The penalty side is not trivial. The process instructions say violations can trigger fines of up to $7,500 for a first offense and up to $15,000 for later offenses, and that is before you factor in the cost of redoing the event or explaining the mistake to donors. I would rather simplify the event than gamble on a shaky interpretation.
The structure I would use for a low-risk charity night
If I were building a fundraiser from scratch, I would keep the structure boring in the parts that matter legally and strong in the parts that raise money. That means one clean auction, one clearly defined licensed game if the group wants one, and one person responsible for the records.
- Use the auction for high-value donor items, sponsorship packages, and experiential prizes.
- Keep any raffle, 50/50, or bingo activity in its own documented stream.
- Register first, then file the municipal license, then market the event.
- Use licensed equipment providers whenever the game requires them.
- Track gross receipts, expenses, prize values, and net proceeds from day one.
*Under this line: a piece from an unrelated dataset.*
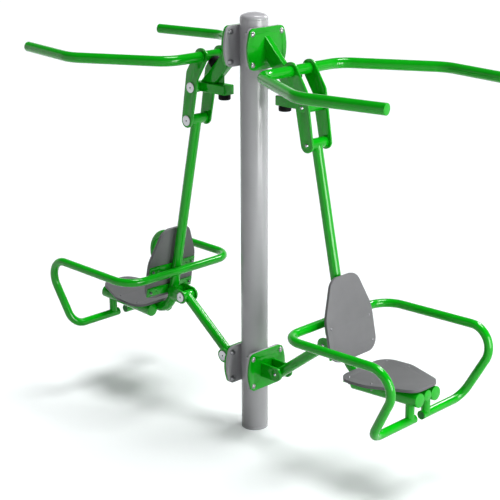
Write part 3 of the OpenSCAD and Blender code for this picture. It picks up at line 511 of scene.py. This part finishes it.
# The armrest loop is one tube that crosses behind the lift rod, runs forward on both
# sides and comes back under the feet of two short posts, with a plug in each end.
loop_r = 0.02225
loop_half = [
    Vector((1.090, 0.027, 0.390)), Vector((1.090, 0.354, 0.390)),
    Vector((1.297, 0.388, 0.772)), Vector((0.560, 0.385, 0.757)),
]
loop_bends = [0.080, 0.110, 0.115, 0.115, 0.110, 0.080]
armrest = bent_pipe("right_armrest_tube", both_ends(loop_half), loop_bends, loop_r, pipe_wall)
rod_run = rod_corner - pivot_b
coped(armrest, (pivot_b + rod_corner) / 2, rod_run, bar_r, rod_run.length)
fit_both(armrest, "armrest_tube", "armrest_loop", "seat")
plug_green = powder_coat("plug_green", (0.020, 0.22, 0.035), (0.016, 0.18, 0.030), 0.5, 0.3)
for side in sides:
    finished(side + "loop_posts", green_paint)
    finished(side + "loop_plugs", plug_green, edge=0.001)

# The boards are cut from 15 mm grey plastic sheet with rounded edges, and each is
# screwed to two flat bars that are welded to the tubes behind it.
for side in sides:
    finished(side + "board_straps", green_paint, edge=0.0012)


def board_plastic(name, colour, pale_colour):
    """Dull plastic board with a fine grain and faint pale clouds."""
    plastic, nodes, links, shader = new_material(name)
    shader.inputs["Roughness"].default_value = 0.55
    shader.inputs["Specular IOR Level"].default_value = 0.3
    add_tint(nodes, links, add_noise(nodes, links, 14, 3), colour, pale_colour)
    add_bumps(nodes, links, add_noise(nodes, links, 260, 5), 0.12, 0.0004)
    return plastic


back_plastic = board_plastic("board_plastic", (0.165, 0.166, 0.172), (0.195, 0.196, 0.203))
# Painted shade: the seat boards get a darker copy of the backrests' plastic, for the weaker light on
# their upward faces.
shaded_seat_plastic = board_plastic("shaded_seat_plastic", (0.130, 0.131, 0.136), (0.153, 0.154, 0.160))
for side in sides:
    finished(side + "backrest_board", back_plastic, edge=0.003, segments=4)
    finished(side + "seat_board", shaded_seat_plastic, edge=0.003, segments=4)

# The swing link is a tube with a cross tube at each end. Its upper one turns between two
# lugs behind the lift rod's foot, and its lower one between the lugs on the post.
for side in sides:
    finished(side + "swing_lugs", green_paint, edge=0.0012)
    finished(side + "link_tube", green_paint)
    finished(side + "link_eyes", green_paint, edge=0.001)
- Build the event calendar around the report deadline, not around the excitement of ticket sales.
That approach may feel less flashy, but it is usually more profitable because it protects the mission, keeps the board out of avoidable trouble, and leaves donors with a cleaner experience. If the event needs one more compliance check before launch, I would slow down and make that check now, not after the invitations are already out.